Canada has agreed to resettle another 10,000 Syrian and 3,000 Iraqi refugees over the next three years in response to a UN plea for help, the immigration minister announced on Wednesday.
This meets 10 per cent of the latest UN refugee agency's appeal for help resettling people fleeing violence in the two countries. According to a report released earlier by the UN High Commissioner for Refugees, the number of Syrian refugees has outstripped Afghans as the largest displaced population in need of protection.
"Syrians and Iraqis face the worst forms of violence in the world today," said Chris Alexander, the immigration minister, pointing to the Islamic Group's "murderous rampage across Syria and Iraq and (its) systematic killing of anyone who does not adhere to their distorted version of Islam." Millions have been displaced by escalating violence.
Since 2009, Canada has welcomed 20,000 Iraqi refugees. More than 1,000 Syrian refugees have also landed on Canadian shores since the start of a Syrian civil war in 2011. The opposition, however, has criticised the government for being slow to act and for not taking in more refugees from the region.

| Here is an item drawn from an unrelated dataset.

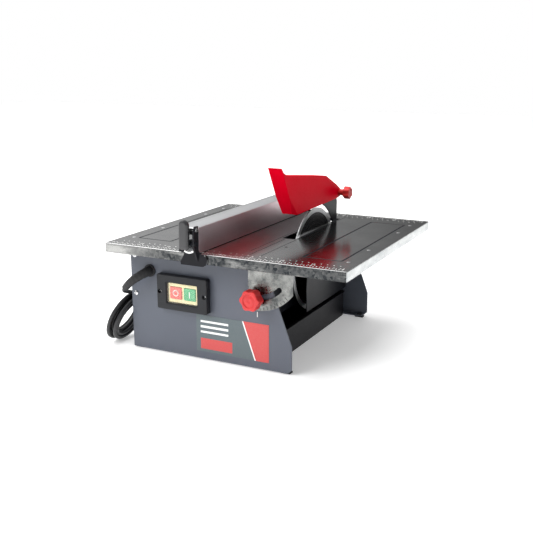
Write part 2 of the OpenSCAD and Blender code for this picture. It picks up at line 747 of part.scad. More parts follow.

It comes after Lebanon imposed new restrictions on its borders on Monday to limit the flood of people pouring into the country. For the first time since the two countries’ borders were carved out after the First World War, Syrians will now need a visa to enter Lebanon.
Those already in the country will also find it more difficult to gain employment under the new plans, as the government tries to enforce complicated and expensive legal procedures to obtain work permits.